Use words like “easy”, “step-by-step”, “fast”, and “system”, when you write so people know right away that your solution is the simplest one available.

And there’s nothing that puts people more at ease than using the word free. “Free” is about as low-risk as you can get and more powerful than any discount or offer in convincing people to take action.

6) Make people curious

We’re all curious by nature and want to fill in gaps between what we know and what we want to know.

Creating curiosity naturally inspires people to take action. Curiosity also triggers activity in our brains associated with pleasure. There’s something exciting about pulling back the curtain to see what’s behind it.

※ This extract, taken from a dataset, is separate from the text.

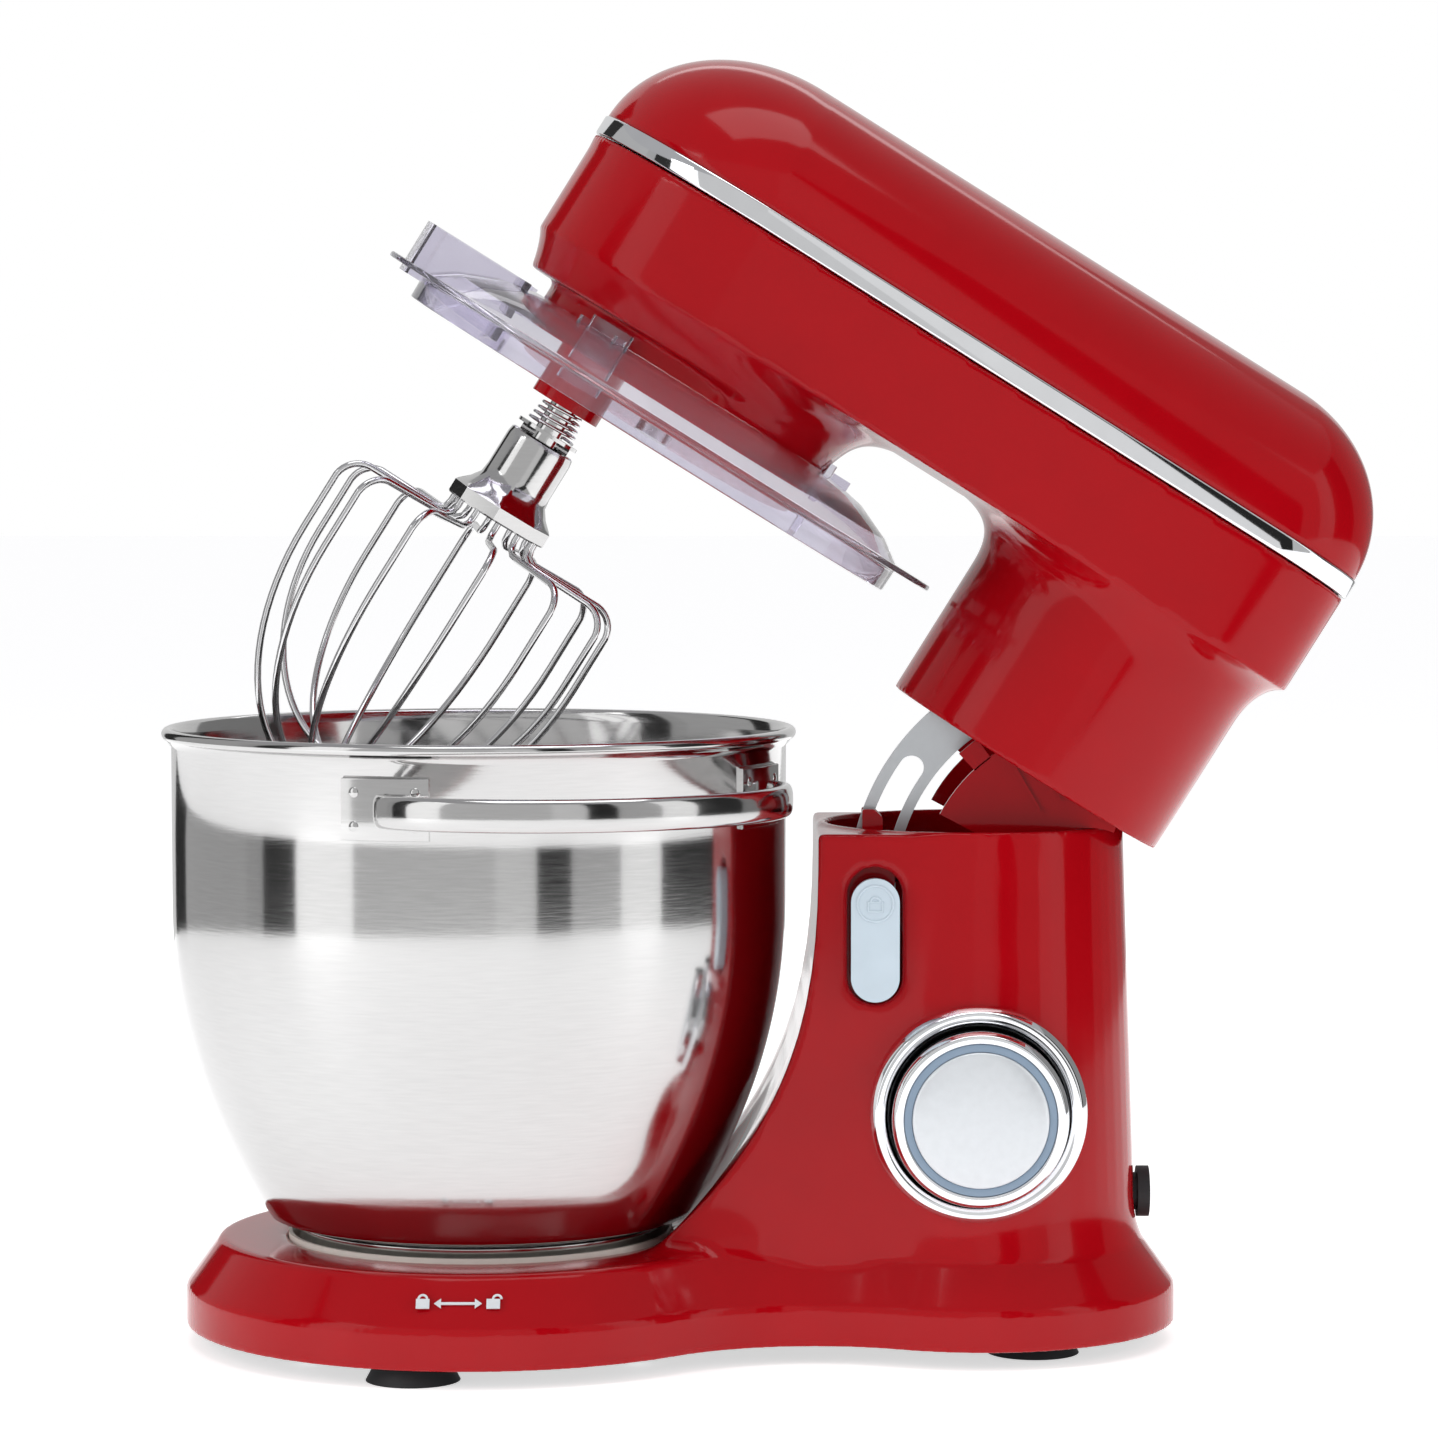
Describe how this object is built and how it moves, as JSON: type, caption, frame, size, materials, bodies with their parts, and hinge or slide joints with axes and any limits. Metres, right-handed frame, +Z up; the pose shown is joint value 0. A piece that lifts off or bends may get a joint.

The idea is to keep that curiosity gap open long enough to keep people engaged so they take the next step, without making them squirmy. You want to give them just enough information to make them curious, but not enough to satisfy their curiosity right away. Your goal is to lead people to your next step, not give everything away right up front.

What can you do?

Use subtle teasers to give people a taste of how they can achieve their desired result or leave behind their existing pain through your products or services.

Asking your readers a question is another way to engage them with the curiosity gap. Questions feel incomplete and leave readers hanging.

Using a question will inspire people to open your email or click through your content in search of an answer. The question mark will itself will stand out from other punctuation on the page.

Be careful not to mislead readers with this teaser-like approach technique. Your content should always set the right expectations for readers. Nothing will ruin trust in your brand more than not delivering on your promise.

For instance, the headline “Grow your email list 99% faster: how one site did it” really grabs your attention. I want to know how they did it. Just make sure your content post backs it up. The last thing you want to do is invite people in your door and not deliver. That’s one of the fastest ways to lose their trust in you.